Como? Em nome da Pátria Amada podemos
voltar a ter o professor a estudar mais para ensinar melhor; podemos levar o
juiz a despir as vestes de gigolô e adquirir sentido de justiça; podemos
ambicionar ter uma classe intelectual ciente dos seus compromissos históricos e
não tão prostituída; podemos exigir que aqueles que do alto das suas posses
decidem sobre a política da energia sejam ao menos conhecedores da lei de Ohm;
podemos até recuperar Karache e fazê-la povoar só pelos ideólogos do
tafal-tafal e demais apóstolos da desgraça.
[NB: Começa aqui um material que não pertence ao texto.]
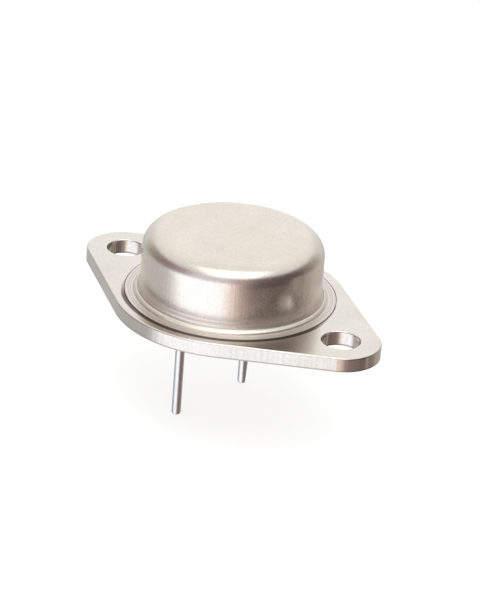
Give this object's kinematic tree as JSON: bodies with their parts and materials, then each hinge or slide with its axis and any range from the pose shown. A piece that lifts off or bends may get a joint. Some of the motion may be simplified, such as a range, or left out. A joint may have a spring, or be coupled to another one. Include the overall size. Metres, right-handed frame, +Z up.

Em nome da dignidade, devemos, depois de
mais de quarenta anos de pleno exercício do direito à autodeterminação,
reclamar maturidade e deixar de ter imbecis a brincar de governantes; devemos,
após vinte anos de multipartidarismo estéril, exigir que os votos sejam doados
com base em programas de governação assumidos e não na sacrossanta
solidariedade étnica.
E assim, quando o servilismo e a
vassalagem forem destronados pela competência e mérito na guerra de acesso a
cargos públicos, quando os novos portadores de esperança se impuserem e virmos
erradicada a política de the winner takes all, quando crescermos – o suficiente
e de ambos os lados – e deixarmos de nos matar uns aos outros só porque não
somos capazes de nos entendermos, poderemos, em nome da sagrada esperança,
exigir que, definitivamente, “cantem o mar e a terra que a nossa luta
fecundou”.
Ecoando pelas lalas de Kubukaré e
florestas de Kobiana até se confundir com as quedas de Kussilintra, é essa
canção que redimirá toda a minha geração, libertando-me a mim desse trauma que
suscita a sensação que dá pela expressão ‘das ist zum kotzen’.
Utopia? Mera utopia? Pouco me importo,
pois na íntegra subscrevo a posição do escritor e matemático Georg Lichtenberg
em como "Ich weiß nicht, ob es besser wird, wenn es anders wird. Aber es muß anders werden, wenn es besser werden
soll"[1].
[1] Não sei se será melhor se for
diferente. Mas terá que ser diferente para ser melhor.